You are going to read about the Italian painter Canaletto. For questions 1-10, choose from the sections (A-D). The sections may be chosen more than once.

In which section does the writer

 suggest why Canaletto’s work was less appreciated in his home city than elsewhere?

 give examples of how Canaletto tricks the viewer in his pictures?

 claim that Canaletto’s paintings contain a kind of historical record of Venice?

 tell us where Canaletto worked on the composition of his pictures?

 mention the reason why Canaletto didn’t paint exactly what he had seen?

 suggest a weakness in the work Canaletto painted away from Venice?

 give some details of Canaletto’s initial painting technique?

 say that Canaletto took a risk by specialising in a particular kind of art?

 describe different artistic reactions to Venice?

10   refer to the effect Canaletto’s paintings had on artists in another country?

Canaletto and Venice

An expert describes the close relationship between the great 18th century Italian painter Canaletto and his home city.

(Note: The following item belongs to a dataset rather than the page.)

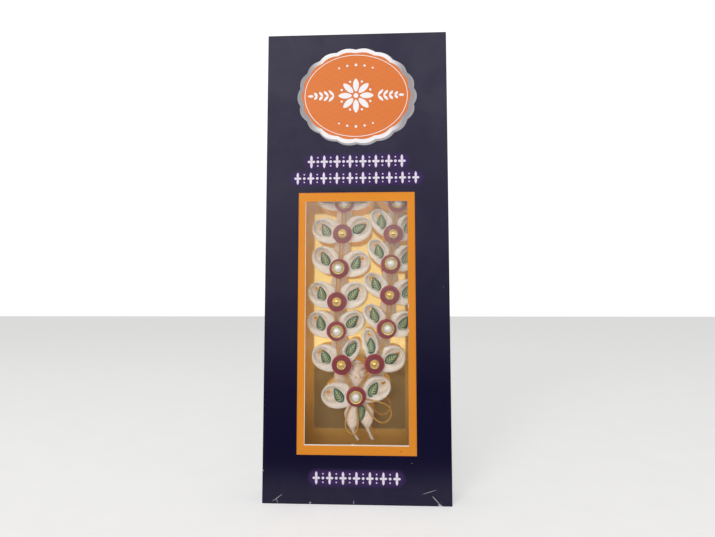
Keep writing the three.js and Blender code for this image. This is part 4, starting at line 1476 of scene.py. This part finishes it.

A   Canaletto’s lifetime subject was the city of Venice. Apart from the works done during his decade in London, he painted virtually nothing else, and Venice has never been so minutely and extensively painted by any other artist. His response to Venice was not like the dramatic, emotional response of a visitor overpowered by the city’s haunting beauty and magic, as the British painter Turner was later, for example. Canaletto’s paintings, with their love of incidental detail, betray a deeper-rooted, more lasting attachment – the affection of a native Venetian.

B   Canaletto depicted the city as it really was, documenting the changes in the cityscape over the years – Piazza San Marco being repaved, palaces being reconstructed, graffiti appearing and disappearing. Above all, he suffused his painting with the natural light and atmosphere of Venice which was second nature to him. When he went to London in 1746, Canaletto could not quite come to terms with painting the cooler tones and the unsympathetic climate of England, and somehow his paintings of the River Thames always ended up looking rather like the Grand Canal.

C   In spite of his natural affection for Venice, Canaletto’s paintings were rarely bought by his fellow Venetians. This was probably because the locals did not need reminders of their city, and also because in Venice ‘view painting’ was not taken very seriously in comparison with historical and religious painting, or even landscape and figure painting. To become a ‘view painter’ at that time was quite a brave choice and, by the end of his career, Canaletto had done much to raise the status of the genre. However, his influence was felt more among painters in England, the home of his major patrons.

D   Canaletto’s extraordinarily detailed and accurate scenes were perfect for the foreign tourists in Venice, who wanted souvenirs or mementoes of their visits. The more accurate the scene the better, in fact, and Canaletto’s first patron, Owen McSwiney, persuaded him to change from his earlier picturesque and theatrical style to a more factual one. Instead of loose brushwork and thick paint, alongside dramatic contrasts of light and shade, Canaletto adopted more of a snapshot approach, which proved to be very commercial. His colours became brighter, the paint surface smoother, and the scenes looked more realistic. McSwiney wrote ‘his excellence lies in painting things which fall immediately under his eye’, as if he worked directly from nature. At a casual glance, everything in his pictures is instantly recognisable and looks exactly as it does, or did, in reality. In fact, Canaletto never painted from nature – his pictures were created in the studio.

E   In working out the compositions, he used his imagination and a certain artistic licence. Although he paid the minutest attention to the detail of a decorative carving, a ship’s sails or washing hanging out, Canaletto felt at liberty to distort and reorganise the main objects in his paintings in the interest of dramatic effect. He would alter the sweeping curve of the Grand Canal, for example, or include more in a composition than could be seen from any single viewpoint. The clutter of traffic on the waterways looks random and natural, but the position of each boat was carefully worked out to achieve the best effect. In this way, he conveyed the essence of Venice even if he deceived the eye. The drawings which formed the basis of his compositions range from rapid sketches of ideas for painting, done on the spot, to large-scale fully detailed preliminary drawings. Sometimes, he made precise drawings for engravers to copy, and occasionally he produced them as works of art in their own right, in which case they were finished in the studio.